1 Therefore if there is any encouragement in Christ, if there is any consolation of love, if there is any fellowship of the Spirit, if any affection and compassion, 2 make my joy complete by being of the same mind, maintaining the same love, united in spirit, intent on one purpose. 3 Do nothing from selfishness or empty conceit, but with humility of mind regard one another as more important than yourselves; 4 do not merely look out for your own personal interests, but also for the interests of others.
It appears best to follow Silva’s example and address 2:1 (section A) after one analyzes 2:2-4 (sections B, C, and D), being that the grammatical structure reveals a progression – better said: hierarchy – of thought stemming from 2:2a (section B).

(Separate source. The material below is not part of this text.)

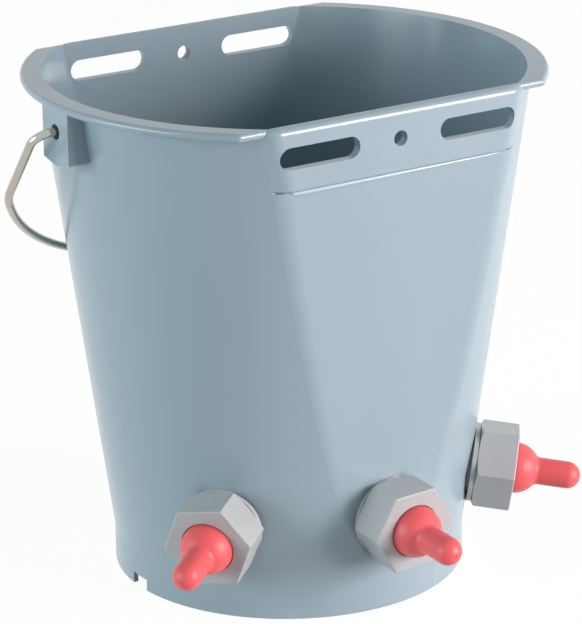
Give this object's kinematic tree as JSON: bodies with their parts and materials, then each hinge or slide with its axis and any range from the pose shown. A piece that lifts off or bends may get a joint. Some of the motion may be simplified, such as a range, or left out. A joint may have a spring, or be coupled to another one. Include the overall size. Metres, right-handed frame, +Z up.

Section B (2:2a) – This entire section (2:1-4) is one sentence, and the main clause of this sentence is this imperative, πληρώσατέ μου τήν χαράν (plerosate mou ten charan, make my joy complete). The grammar is only comprehensible by each phrase’s connection to this clause; it contains the only main verb of the paragraph. As noted, it would be incorrect to conclude that Paul essentially entreats the Philippians as to ‘make his joy complete.’ Though the syntax reveals that this is the main clause of the sentence, the chief thought of the paragraph is for the Philippians’ unanimity, not Paul’s joy. Nonetheless this will be reinforced in the analysis of the subordinate clauses. For now, one must determine the function of this clause, and moreover, the purpose for it being the main clause.
Regarding the latter question, it may be determined that this is simply the way Paul syntactically fashioned his thoughts together; maybe that is all there is to it. There may not be some deep theological discovery in grasping for a profound resolution to the apostle’s syntactical details. The diminutive syntactical niceties ought not divert the believer from the more apparent imperatives of the paragraph. Nevertheless, still one must ask: what is the function of this clause to the paragraph?
“Fill my cup of joy to the brim,” Paul entreats them. He is seemingly bringing the affairs of the congregation into a relationship with himself, providing another profitable motive for his imperatives. It is yet another instance of the very personal nature of this letter. The apostle is not some detached ‘life coach’ for the Philippian believers. He is striving alongside them, encouraging them. One can taste the unity between the apostle and the Philippians. Just as Paul is calling for them to be united with each other, so he emphasizes that he is united with them. He is united to Christ, and thus united to those who are united with Christ. Their sanctification is his joy (1:22-26); as they grow in holiness, so he grows in his delight of God’s work in them. He is linking himself to them, showing his unity with them, appealing to their humility, and therein expressing the very focus of his paragraph. Moreover, Paul notes the tension, in that his joy is “dependent not only upon the Lord but also upon the Philippians’ response to Paul’s call in vv 1-4.”
How often does another brother’s sanctification stir my joy? How often am I envious rather than joyful? Whatever the answer may be, I can know that humility and unity are necessarily tied to those answers.